Os intocáveis


Acompanhei com profundo interesse, desde há cerca de um ano, todo o processo eleitoral dos Estados Unidos (EUA); das primárias até agora à eleição de Barack Obama. O meu interesse advém não apenas do facto de gostar de política, mas sobretudo por apreciar os EUA. Não tenho uma visão cínica sobre a qualidade da sua Democracia, como a que os europeus, regra geral e de forma sobranceira, têm. Aprecio a sua juventude, a imprevisibilidade e o sentido de pátria comum àquela gente. Não me esqueço do impacto que me causou ouvir uma argentina radicada nos EUA dizer-me “nós, os americanos”. Quando para mim é-se português sempre, independentemente do país em que se vive. Mas os EUA são isso: não existem “americanos” no sentido em que nós europeus o entendemos, mas um conjunto de pessoas diversas que faz a América e que são a força e a essência dos EUA. Não têm o peso de uma História comum, são a História.

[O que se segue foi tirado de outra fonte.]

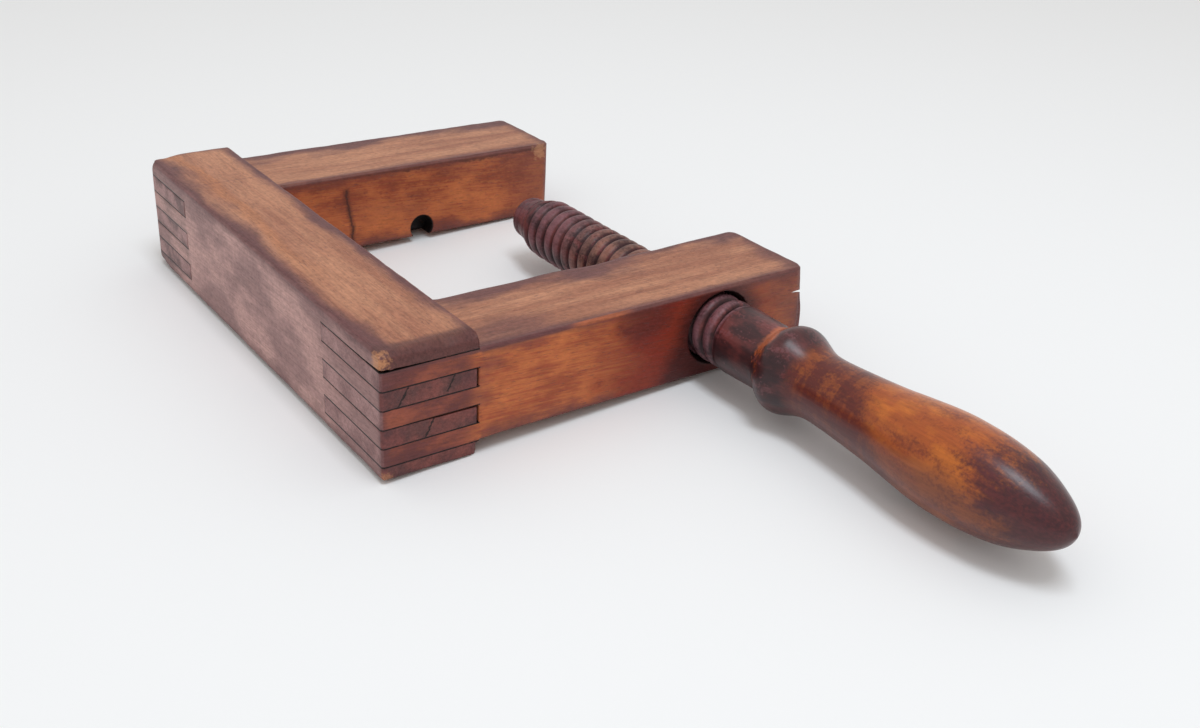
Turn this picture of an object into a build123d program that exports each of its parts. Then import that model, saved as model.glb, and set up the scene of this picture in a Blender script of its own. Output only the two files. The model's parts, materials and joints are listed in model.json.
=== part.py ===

E se nunca embarquei na arrogância cultural europeia face aos americanos, foi porque sempre encontrei neles a capacidade de crítica que os europeus têm perdido (excepção feita aos ingleses) e que em Portugal é uma absoluta raridade. Não falo da crítica inócua mas da crítica frontal ao sistema político, judicial, económico, ou seja, a crítica ao poder.
Em Nova Iorque, há cerca dois anos fizeram-se debates à volta do 11 de Setembro em que se defendia que essa tragédia foi “montada” pela própria Administração Americana. Achei um absurdo tal teoria, mas apreciei a liberdade para o fazerem, em solo americano, no coração da tragédia. Aqui, como se vê, qualquer loucura de um deputado da Madeira ou um par de ovos atirados ao carro da Ministra da Educação gera escândalos mediáticos de proporções bíblicas. Este governo, com a generalidade da comunicação social como muleta, sente-se na obrigação de nos explicar quão mau é estar contra, quão feio é o direito à indignação. A resignação proverbial do nosso povo ao autoritarismo provém da demonização da crítica, do confronto, da indignação.
Acompanho com regularidade no cabo o Daily Show do Jon Stewart (SIC Radical ou CNN). É um programa de notícias fora do comum que, mesmo a brincar, é duma acutilância que o nosso jornalismo nem sequer ousa sonhar. Foi absolutamente arrasador nestas eleições americanas. Cá não durava um programa e aos primeiros 10 minutos o Eng. Sócrates já estaria a puxar as orelhas ao responsável pela estação.
Todos nós precisamos de um país com capacidade crítica, um país não manipulável pelo medo. Se ao nível nacional o condicionamento da informação é uma triste realidade, a um nível mais pequeno chega a ser absolutamente asfixiante. A capacidade crítica é fundamental, sem ela tornamo-nos profundamente tristes, resignados e estúpidos.